==== Raw data
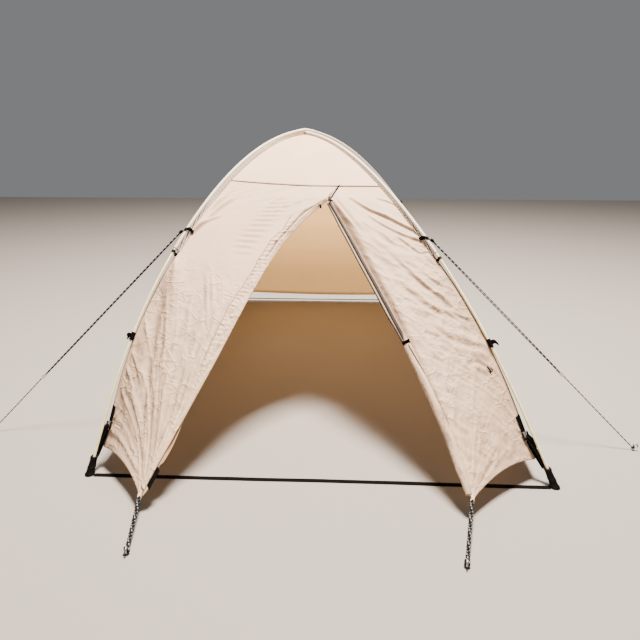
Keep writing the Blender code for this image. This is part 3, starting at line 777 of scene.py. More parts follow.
makeWall("side_left", "front_left", "back_left", 122, 122, 21, bothSides, 1.0)
makeWall("side_right", "front_right", "back_right", 122, 122, 33, bothSides, 1.0)
makeWall("back_panel", "back_left", "back_right", 100, 92, 45, [taffetaBack, taffetaBackInner], 0.35)
print("side and back walls made")


# The two front door halves. Places on a door: s from the pole's seam to the free edge, t from top to corner.
door = {
    "zipTopX": 0.043,
    "slider": (0.008, 0.466),           # x, and the place along the front panel's curve
    "corner": {"left": (-0.513, -1.364, 0.050), "right": (0.454, -1.340, 0.055)},
    "bow": {"left": (0.594, -1.116, 0.635), "right": (0.118, -0.069, 0.245)},
    "hemRise": 0.018,
    "zipped": 0.060,        # the share of the edge that the zip still holds
    "seamGap": 0.0005,
    "facets": ((0.3, 0.055, 7, (0.2, 0.6), 1.0), (0.0, 0.024, 8, (0.3, 0.7), 0.5)),
}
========
-- Set exercise --
Quote the whole listing above, leaving nothing out.

-- Result for this exercise --
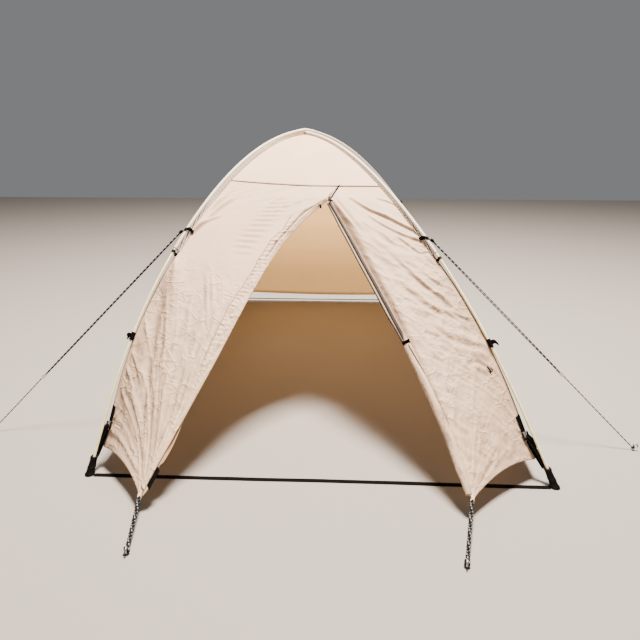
Keep writing the Blender code for this image. This is part 3, starting at line 777 of scene.py. More parts follow.
makeWall("side_left", "front_left", "back_left", 122, 122, 21, bothSides, 1.0)
makeWall("side_right", "front_right", "back_right", 122, 122, 33, bothSides, 1.0)
makeWall("back_panel", "back_left", "back_right", 100, 92, 45, [taffetaBack, taffetaBackInner], 0.35)
print("side and back walls made")


# The two front door halves. Places on a door: s from the pole's seam to the free edge, t from top to corner.
door = {
    "zipTopX": 0.043,
    "slider": (0.008, 0.466),           # x, and the place along the front panel's curve
    "corner": {"left": (-0.513, -1.364, 0.050), "right": (0.454, -1.340, 0.055)},
    "bow": {"left": (0.594, -1.116, 0.635), "right": (0.118, -0.069, 0.245)},
    "hemRise": 0.018,
    "zipped": 0.060,        # the share of the edge that the zip still holds
    "seamGap": 0.0005,
    "facets": ((0.3, 0.055, 7, (0.2, 0.6), 1.0), (0.0, 0.024, 8, (0.3, 0.7), 0.5)),
}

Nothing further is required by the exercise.